I think both of them may have evolved as of the end of Serenity (the movie) because they both had the symbolic death and resurrection part of the hero’s journey, but as we haven’t really seen what happens next (^%$$$%^#@) it’s hard to say what they may have evolved into, if they lost the Lost Soul and reverted back to being just Chiefs or if something else entirely happened.

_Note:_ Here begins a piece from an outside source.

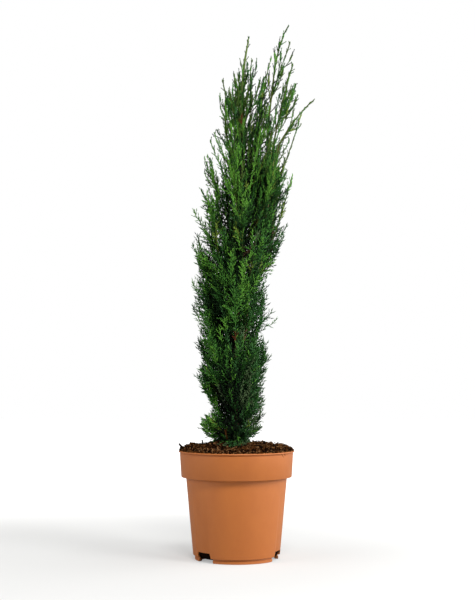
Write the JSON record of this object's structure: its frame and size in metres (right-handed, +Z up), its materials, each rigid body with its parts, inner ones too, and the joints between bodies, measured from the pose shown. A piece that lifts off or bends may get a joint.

Another example may be Dean on Supernatural. I still think he’s mostly a Swashbuckler because that kind of recklessness is his natural reaction to almost everything, but there seems to be a layering of Lost Soul, too. Of course, given his upbringing with a dead mother and a father more focused on the mission than on his kids, there’s bound to have been some effect on him, but Sam went through the same things and didn’t react the same way. There’s a sense that although the responsibility for his younger brother was something of a burden that forced him to go against his nature, Dean still needs his brother and is lost without him in a way that Sam isn’t. Sam was capable of moving on and forming other friendships and relationships, and I’m not sure Dean really is, not on a long-term basis. Without his brother in his life, he’s utterly lost, and that then feeds into his Swashbuckler nature with the absolutely insane risks he’ll take to protect Sam.